The annual increase in the atmospheric burden of carbon dioxide alone is about 3 billion tons currently. The global warming has the potential for increasing this net accumulation by speeding the release of carbon from forests and soils without causing an equivalent increase in the rate of storage. No estimate is available of the extent to which this additional source of carbon dioxide is likely to compound the problem. But the new source will diminish as the warming diminishes.
At least three possibilities exist for reducing or eliminating the imbalance and moving toward long-term stability of climate:
1. a reduction in the use of fossil fuels globally, now estimated as the source of about 5.6 HG-tons of carbon annually;
2. a reduction in or cessation of deforestation, now estimated as releasing 1-3 G-tons annually;
3. a vigorous program of reforestation that would remove from the atmosphere into storage in plants and soils about 1 G-ton of carbon annually for each 2×10(6) km(2) tract in permanent forest.
Further adjustments in emissions will be appropriate as experience accumulates. Such steps are appropriate now and possible. They will bring widespread ancillary benefits to the human enterprise. Further delay increases the accumulation of greenhouse gasses in the atmosphere, the severity of the warming that must be accommodated, and the risk of unexpected consequences that lie beyond the limits of current prediction.

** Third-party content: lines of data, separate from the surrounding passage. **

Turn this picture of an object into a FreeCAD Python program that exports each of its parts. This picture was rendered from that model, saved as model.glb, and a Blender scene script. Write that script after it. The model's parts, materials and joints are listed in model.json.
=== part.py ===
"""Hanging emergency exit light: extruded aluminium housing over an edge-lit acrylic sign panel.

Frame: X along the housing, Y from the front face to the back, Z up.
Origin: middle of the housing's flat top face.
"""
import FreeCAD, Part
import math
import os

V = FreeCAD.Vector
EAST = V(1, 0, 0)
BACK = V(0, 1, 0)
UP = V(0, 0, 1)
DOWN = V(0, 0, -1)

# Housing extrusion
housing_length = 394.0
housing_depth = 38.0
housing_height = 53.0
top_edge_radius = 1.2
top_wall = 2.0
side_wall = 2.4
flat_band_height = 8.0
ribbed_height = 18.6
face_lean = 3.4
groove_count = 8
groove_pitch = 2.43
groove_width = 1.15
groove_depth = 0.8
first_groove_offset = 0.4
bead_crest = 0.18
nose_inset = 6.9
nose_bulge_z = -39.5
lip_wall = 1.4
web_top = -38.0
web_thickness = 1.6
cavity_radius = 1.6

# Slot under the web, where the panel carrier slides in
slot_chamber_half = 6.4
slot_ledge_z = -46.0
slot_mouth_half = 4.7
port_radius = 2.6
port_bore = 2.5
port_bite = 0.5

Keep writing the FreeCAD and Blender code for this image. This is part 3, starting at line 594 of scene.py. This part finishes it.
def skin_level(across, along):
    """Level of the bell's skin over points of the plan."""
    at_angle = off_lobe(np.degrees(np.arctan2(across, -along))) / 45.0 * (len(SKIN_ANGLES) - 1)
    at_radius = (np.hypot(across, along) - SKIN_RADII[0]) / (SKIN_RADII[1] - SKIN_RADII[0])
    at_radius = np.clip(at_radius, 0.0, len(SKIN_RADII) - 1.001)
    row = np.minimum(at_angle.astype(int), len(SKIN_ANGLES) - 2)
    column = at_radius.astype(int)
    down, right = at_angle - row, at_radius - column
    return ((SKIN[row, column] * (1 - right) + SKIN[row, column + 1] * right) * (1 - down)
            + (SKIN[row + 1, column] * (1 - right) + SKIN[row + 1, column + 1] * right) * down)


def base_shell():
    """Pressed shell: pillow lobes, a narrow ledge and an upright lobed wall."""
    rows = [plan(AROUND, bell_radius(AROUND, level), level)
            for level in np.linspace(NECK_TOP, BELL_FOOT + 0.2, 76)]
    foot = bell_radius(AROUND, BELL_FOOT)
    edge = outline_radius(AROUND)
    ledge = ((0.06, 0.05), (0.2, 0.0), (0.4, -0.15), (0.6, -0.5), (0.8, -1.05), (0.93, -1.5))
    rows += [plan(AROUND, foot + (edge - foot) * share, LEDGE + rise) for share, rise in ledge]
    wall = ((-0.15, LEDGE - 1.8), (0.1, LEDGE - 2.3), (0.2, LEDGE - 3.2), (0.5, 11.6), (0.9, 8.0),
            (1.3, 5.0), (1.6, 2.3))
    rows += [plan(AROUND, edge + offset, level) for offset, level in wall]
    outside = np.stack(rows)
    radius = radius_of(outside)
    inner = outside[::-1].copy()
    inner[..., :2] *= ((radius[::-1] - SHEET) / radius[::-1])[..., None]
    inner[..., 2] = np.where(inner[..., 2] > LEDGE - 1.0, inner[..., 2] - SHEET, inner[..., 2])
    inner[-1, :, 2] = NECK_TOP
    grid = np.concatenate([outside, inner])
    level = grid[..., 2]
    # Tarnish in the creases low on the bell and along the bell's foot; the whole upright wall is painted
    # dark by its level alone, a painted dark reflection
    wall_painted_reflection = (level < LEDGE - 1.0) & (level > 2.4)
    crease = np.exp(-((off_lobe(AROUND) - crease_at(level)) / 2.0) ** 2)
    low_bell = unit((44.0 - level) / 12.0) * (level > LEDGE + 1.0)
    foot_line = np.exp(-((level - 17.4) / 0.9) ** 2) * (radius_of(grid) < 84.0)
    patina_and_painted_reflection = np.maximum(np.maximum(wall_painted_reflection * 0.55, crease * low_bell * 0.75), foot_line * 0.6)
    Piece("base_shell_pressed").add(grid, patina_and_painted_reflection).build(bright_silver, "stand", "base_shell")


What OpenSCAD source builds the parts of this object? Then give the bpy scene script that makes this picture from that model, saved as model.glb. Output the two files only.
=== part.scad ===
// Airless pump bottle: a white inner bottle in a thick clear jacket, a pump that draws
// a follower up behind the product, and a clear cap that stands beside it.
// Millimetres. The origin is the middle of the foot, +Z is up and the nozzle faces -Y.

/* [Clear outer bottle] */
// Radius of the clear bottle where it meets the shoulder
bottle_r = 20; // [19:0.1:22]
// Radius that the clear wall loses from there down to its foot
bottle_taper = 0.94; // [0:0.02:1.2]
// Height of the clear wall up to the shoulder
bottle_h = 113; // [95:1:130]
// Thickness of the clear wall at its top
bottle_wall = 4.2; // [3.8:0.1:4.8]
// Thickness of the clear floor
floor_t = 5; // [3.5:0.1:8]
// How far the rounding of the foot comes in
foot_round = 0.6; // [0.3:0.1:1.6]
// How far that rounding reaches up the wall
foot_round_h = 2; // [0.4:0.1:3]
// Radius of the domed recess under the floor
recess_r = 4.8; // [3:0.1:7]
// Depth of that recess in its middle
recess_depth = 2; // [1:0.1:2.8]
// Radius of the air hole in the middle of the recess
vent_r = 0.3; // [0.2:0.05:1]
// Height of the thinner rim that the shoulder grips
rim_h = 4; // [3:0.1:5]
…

These changes are possible now. They will require adjustments in the efficiency of use of energy in the industrialized nations and imaginative and far-reaching changes in the patterns of development of the less industrialized nations. Recognition of the need for the transition to a new era in the management of the earth’s resources opens new opportunities for industry and governments to pursue new paths for sustainable economic development on a global basis.
References
WMO. 1988. Developing Policies for Responding to Climatic Change. TD-No.255. World Meteorological ORgnaization. 53 pp.